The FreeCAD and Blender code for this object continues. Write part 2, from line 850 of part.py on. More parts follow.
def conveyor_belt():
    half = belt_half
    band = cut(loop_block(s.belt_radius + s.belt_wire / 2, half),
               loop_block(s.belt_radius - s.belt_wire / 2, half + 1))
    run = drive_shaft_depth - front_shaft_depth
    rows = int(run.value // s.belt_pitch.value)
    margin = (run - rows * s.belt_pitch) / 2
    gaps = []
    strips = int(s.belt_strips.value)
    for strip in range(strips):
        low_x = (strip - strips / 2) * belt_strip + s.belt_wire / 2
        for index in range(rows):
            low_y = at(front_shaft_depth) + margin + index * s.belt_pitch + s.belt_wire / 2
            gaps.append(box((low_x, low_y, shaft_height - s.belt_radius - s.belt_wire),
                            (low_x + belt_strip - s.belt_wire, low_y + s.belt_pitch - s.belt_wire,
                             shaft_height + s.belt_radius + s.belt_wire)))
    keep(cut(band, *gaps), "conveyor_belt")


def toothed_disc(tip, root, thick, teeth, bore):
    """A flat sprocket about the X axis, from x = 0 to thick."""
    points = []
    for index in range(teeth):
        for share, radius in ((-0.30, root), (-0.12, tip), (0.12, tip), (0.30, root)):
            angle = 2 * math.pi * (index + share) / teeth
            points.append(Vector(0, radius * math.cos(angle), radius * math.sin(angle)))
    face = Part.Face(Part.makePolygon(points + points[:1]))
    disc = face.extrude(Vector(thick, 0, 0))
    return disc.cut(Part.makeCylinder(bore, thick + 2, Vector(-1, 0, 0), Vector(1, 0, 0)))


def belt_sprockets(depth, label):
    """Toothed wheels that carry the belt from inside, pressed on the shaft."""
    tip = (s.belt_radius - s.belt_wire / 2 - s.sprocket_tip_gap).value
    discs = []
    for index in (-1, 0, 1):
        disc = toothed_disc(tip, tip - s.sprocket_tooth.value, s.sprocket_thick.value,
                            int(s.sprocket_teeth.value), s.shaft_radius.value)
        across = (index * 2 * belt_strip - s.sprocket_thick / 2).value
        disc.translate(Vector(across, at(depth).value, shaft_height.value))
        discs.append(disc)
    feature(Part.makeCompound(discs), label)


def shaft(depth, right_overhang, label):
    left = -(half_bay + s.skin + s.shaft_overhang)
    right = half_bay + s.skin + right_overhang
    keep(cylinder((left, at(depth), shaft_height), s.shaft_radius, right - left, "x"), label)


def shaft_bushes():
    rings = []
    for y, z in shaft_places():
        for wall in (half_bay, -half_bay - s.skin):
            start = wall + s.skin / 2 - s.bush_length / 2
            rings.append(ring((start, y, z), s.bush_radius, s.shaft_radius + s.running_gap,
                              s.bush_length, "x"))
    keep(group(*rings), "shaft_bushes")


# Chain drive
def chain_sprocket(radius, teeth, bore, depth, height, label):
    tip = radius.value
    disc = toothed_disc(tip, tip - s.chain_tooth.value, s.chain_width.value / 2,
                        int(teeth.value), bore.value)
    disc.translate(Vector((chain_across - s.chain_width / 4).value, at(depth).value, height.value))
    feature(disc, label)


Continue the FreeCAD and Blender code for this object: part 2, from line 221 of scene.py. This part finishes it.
--------
What to produce
From the listing above, extract every line exactly as it stands.

Response to the task
The FreeCAD and Blender code for this object continues. Write part 2, from line 850 of part.py on. More parts follow.
def conveyor_belt():
    half = belt_half
    band = cut(loop_block(s.belt_radius + s.belt_wire / 2, half),
               loop_block(s.belt_radius - s.belt_wire / 2, half + 1))
    run = drive_shaft_depth - front_shaft_depth
    rows = int(run.value // s.belt_pitch.value)
    margin = (run - rows * s.belt_pitch) / 2
    gaps = []
    strips = int(s.belt_strips.value)
    for strip in range(strips):
        low_x = (strip - strips / 2) * belt_strip + s.belt_wire / 2
        for index in range(rows):
            low_y = at(front_shaft_depth) + margin + index * s.belt_pitch + s.belt_wire / 2
            gaps.append(box((low_x, low_y, shaft_height - s.belt_radius - s.belt_wire),
                            (low_x + belt_strip - s.belt_wire, low_y + s.belt_pitch - s.belt_wire,
                             shaft_height + s.belt_radius + s.belt_wire)))
    keep(cut(band, *gaps), "conveyor_belt")


def toothed_disc(tip, root, thick, teeth, bore):
    """A flat sprocket about the X axis, from x = 0 to thick."""
    points = []
    for index in range(teeth):
        for share, radius in ((-0.30, root), (-0.12, tip), (0.12, tip), (0.30, root)):
            angle = 2 * math.pi * (index + share) / teeth
            points.append(Vector(0, radius * math.cos(angle), radius * math.sin(angle)))
    face = Part.Face(Part.makePolygon(points + points[:1]))
    disc = face.extrude(Vector(thick, 0, 0))
    return disc.cut(Part.makeCylinder(bore, thick + 2, Vector(-1, 0, 0), Vector(1, 0, 0)))


def belt_sprockets(depth, label):
    """Toothed wheels that carry the belt from inside, pressed on the shaft."""
    tip = (s.belt_radius - s.belt_wire / 2 - s.sprocket_tip_gap).value
    discs = []
    for index in (-1, 0, 1):
        disc = toothed_disc(tip, tip - s.sprocket_tooth.value, s.sprocket_thick.value,
                            int(s.sprocket_teeth.value), s.shaft_radius.value)
        across = (index * 2 * belt_strip - s.sprocket_thick / 2).value
        disc.translate(Vector(across, at(depth).value, shaft_height.value))
        discs.append(disc)
    feature(Part.makeCompound(discs), label)


def shaft(depth, right_overhang, label):
    left = -(half_bay + s.skin + s.shaft_overhang)
    right = half_bay + s.skin + right_overhang
    keep(cylinder((left, at(depth), shaft_height), s.shaft_radius, right - left, "x"), label)


def shaft_bushes():
    rings = []
    for y, z in shaft_places():
        for wall in (half_bay, -half_bay - s.skin):
            start = wall + s.skin / 2 - s.bush_length / 2
            rings.append(ring((start, y, z), s.bush_radius, s.shaft_radius + s.running_gap,
                              s.bush_length, "x"))
    keep(group(*rings), "shaft_bushes")


# Chain drive
def chain_sprocket(radius, teeth, bore, depth, height, label):
    tip = radius.value
    disc = toothed_disc(tip, tip - s.chain_tooth.value, s.chain_width.value / 2,
                        int(teeth.value), bore.value)
    disc.translate(Vector((chain_across - s.chain_width / 4).value, at(depth).value, height.value))
    feature(disc, label)


Continue the FreeCAD and Blender code for this object: part 2, from line 221 of scene.py. This part finishes it.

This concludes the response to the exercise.